Ant Attack is still my favourite (non-text adventure) game from that era. I spent far too long immersed in that world of blocks and giant ants. I've resisted all temptation to track down an emulator version as it will inevitably disappoint me.
My favourites were the text adventures though - Infocom, Melbourne House and Scott Adams were the pantheon.
Although thinking about it; there was a game called "Lords of Midnight" that I've not thought about in a while which probably consumed as much of my childhood as all the other games combined - I might track that one down and see how it's aged...

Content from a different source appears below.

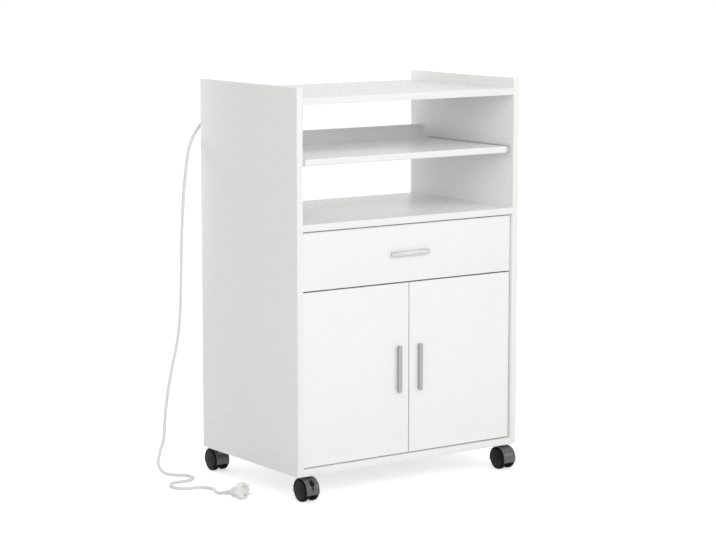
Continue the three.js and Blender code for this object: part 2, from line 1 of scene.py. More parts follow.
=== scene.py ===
# White microwave cart on twin-wheel casters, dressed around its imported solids.
# Metres. -Y is the front, +Z is up, and the floor is at z = 0.
import math

import bmesh
import bpy
from mathutils import Matrix, Vector


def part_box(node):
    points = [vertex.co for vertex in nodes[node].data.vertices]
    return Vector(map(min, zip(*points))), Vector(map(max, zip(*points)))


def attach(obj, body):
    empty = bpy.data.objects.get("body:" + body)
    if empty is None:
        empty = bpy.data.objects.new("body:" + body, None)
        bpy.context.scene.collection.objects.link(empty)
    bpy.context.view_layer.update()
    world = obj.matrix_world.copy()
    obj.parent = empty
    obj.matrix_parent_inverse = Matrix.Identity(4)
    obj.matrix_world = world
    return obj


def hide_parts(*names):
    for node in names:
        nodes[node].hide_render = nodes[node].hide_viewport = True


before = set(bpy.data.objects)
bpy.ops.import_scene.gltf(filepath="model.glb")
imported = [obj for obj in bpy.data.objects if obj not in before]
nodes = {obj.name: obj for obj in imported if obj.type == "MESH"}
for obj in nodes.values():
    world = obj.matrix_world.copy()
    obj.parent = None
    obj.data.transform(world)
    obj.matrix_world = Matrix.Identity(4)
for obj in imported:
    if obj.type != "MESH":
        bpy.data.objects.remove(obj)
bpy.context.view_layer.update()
sides = ("left", "right")
print("frame loaded:", len(nodes), "solids")

# Camera

camera = dict(
    place=(-2.9933, -4.2226, 1.203),
    turn=35.2808,  # degrees, from +Y towards +X
    pitch=8.1739,  # degrees below the horizon
    lens=116.25, sensor=36,  # millimetres
    near=0.1, far=40,
)


def addCamera():
    data = bpy.data.cameras.new("camera")
    data.sensor_width, data.lens = camera["sensor"], camera["lens"]
    data.clip_start, data.clip_end = camera["near"], camera["far"]
    eye = bpy.data.objects.new("camera", data)
    turn = Matrix.Rotation(math.radians(-camera["turn"]), 4, "Z")
    tilt = Matrix.Rotation(math.radians(90 - camera["pitch"]), 4, "X")
    eye.matrix_world = Matrix.Translation(camera["place"]) @ turn @ tilt
    bpy.context.scene.collection.objects.link(eye)
    bpy.context.scene.camera = eye


addCamera()
print("camera placed")

# Materials

noiseLow, noiseHigh = 0.3, 0.7  # nearly all of a noise texture's values lie between these


def linear(hexColour):
    # sRGB hex to the linear values that a shader socket takes
    parts = [int(hexColour[i:i + 2], 16) / 255 for i in (0, 2, 4)]
    curve = [c / 12.92 if c <= 0.04045 else ((c + 0.055) / 1.055) ** 2.4 for c in parts]
    return (*curve, 1)


def addNode(tree, kind, settings=(), links=()):
    node = tree.nodes.new("ShaderNode" + kind)
    for key, value in dict(settings).items():
        if isinstance(key, str) and hasattr(node, key):
            setattr(node, key, value)
        else:
            node.inputs[key].default_value = value
    for key, source in dict(links).items():
        tree.links.new(source, node.inputs[key])
    return node


def perMetre(millimetres):
    # Noise scale whose blotches are about this many millimetres across
    return 1000 / millimetres


def emptyTree(owner):
    owner.use_nodes = True
    owner.node_tree.nodes.clear()
    return owner.node_tree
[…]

The spectrum version had a bit of shaped plastic called a lenslok, which used a pattern that, when viewed through the plastic, divulged letters that you then typed in to start the game. I don't know if the C64 used the same protection system.
Melbourne House and Adventure could only be one thing - The Hobbit. That's still quite fun to play even now. Even if you do get killed by a vicious warg from time to time. http://www.abandonia.com/en/games/1025/Hobbit%2C+The.html
I remember 3D ant attack too. The advertising mentioned M C Escher extensively, and at the higher levels, it was a 4 dimensional kinetic puzzle to challenge the brightest. http://sandywhite.co.uk/fun/ants/
As well as The Hobbit, Melbourne House also released the excellent 'Sherlock', plus the often overlooked Lord of The Rings text adventure (which was ground-breaking at the time in that it allowed you to switch between characters).